Из «Баллады» мы вместе со светом и ветром переносимся в пространство «Мельниц» — символа «солярного колеса». Здесь происходит возвращение к изначальному звуку (‘бить кузнечным молотом’, ‘бить в колокол’), связанному с глаголом бить и идеей света: И брешет пес, и бьет в луну Цепной, кудлатой колотушкой (снова к-ла — ка-ла). Идея ‘рукоделия’ в ‘ветряных мельницах’ соединяется при этом с лунной исповедью губ, а музыкальная идея — с мельничными тенями и пеклеванными выкликами (где пеклевать ‘молоть чисто, мелко и просевать’), в которых в единый жизни умолот попадают и паровозы, и подковы, и облака, И судьбы, и сердца, и дни. По звуковой же памяти слов пеклеванные выклики крылатых «Мельниц» связываются с птицами «Импровизации» (крикливые клювы, плеск, клекот, искривленные) и клестом, брызжущим «зерном» в стихотворении «Счастье»: По клетке и влюбчивый клест Зерном так задорно не брызжет, Как жимолость — россыпью звезд. Так «поэзия» Пастернака «растит» себе пышные брыжи, «вбирая» облака и овраги («Весна»), и «игра» идет на одних и тех же «клавишах-ключах». И это «четвертое» (по Белому) звуковое измерение врывается в пастернаковскую поэзию и прозу — ср. в «ОГ»: И еще загадочнее праздная тишина, ключами вливающаяся в дыру, вырубленную звуком [4, 177].
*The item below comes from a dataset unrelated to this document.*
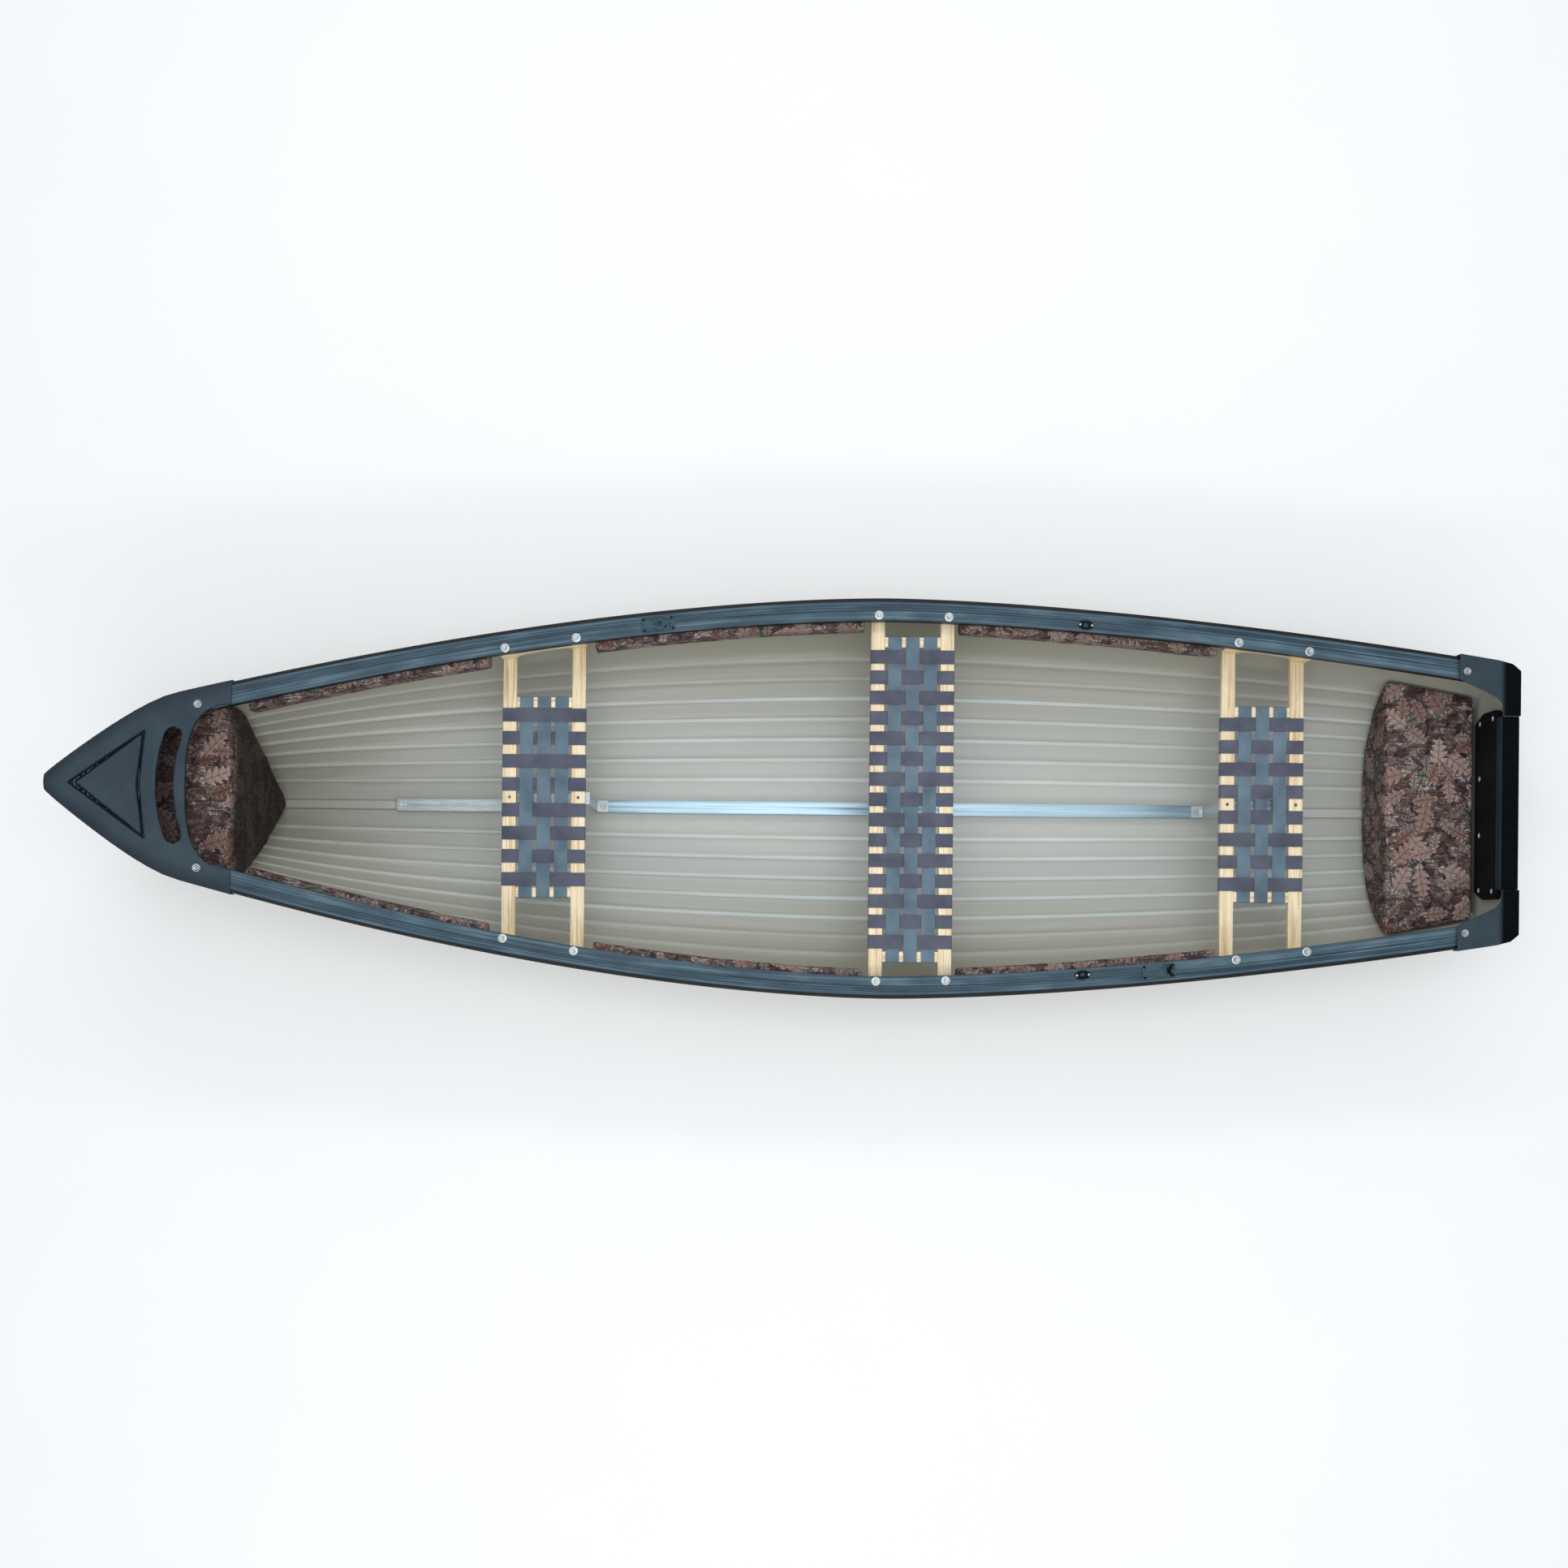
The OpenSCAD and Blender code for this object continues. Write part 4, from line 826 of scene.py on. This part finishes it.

Ту же «игру» и те же всплески можно подслушать и в стихотворении «На пароходе». Здесь у поэта те же природные собеседники (Вы к былям звали собеседника, К волне до вас прошедших дней, Чтобы последнею отцединкой Последней капли кануть в ней), что и в «Весне», где птицы цедят <…> Ледяной лимон обеден Сквозь соломину луча. И шепот, который «родился до губ», звучит и в жерновах, и в валах несчастной шестерни, и в шелесте листьев, и в шепоте хлопьев. Так шепелявят рты примет, И что-то большое, как осень однажды (Не завтра, быть может, так позже когда-нибудь) Зажжется над жизнью, как зарево, сжалившись Над чащей. <…> Над шумом, похожим на ложный прибой прожитого («Из поэмы»). Это огласованное на [ж] «что-то большое» станет поэтической книгой «Сестра моя — жизнь», в которой вся «музыка» будет отдана во власть силам природы.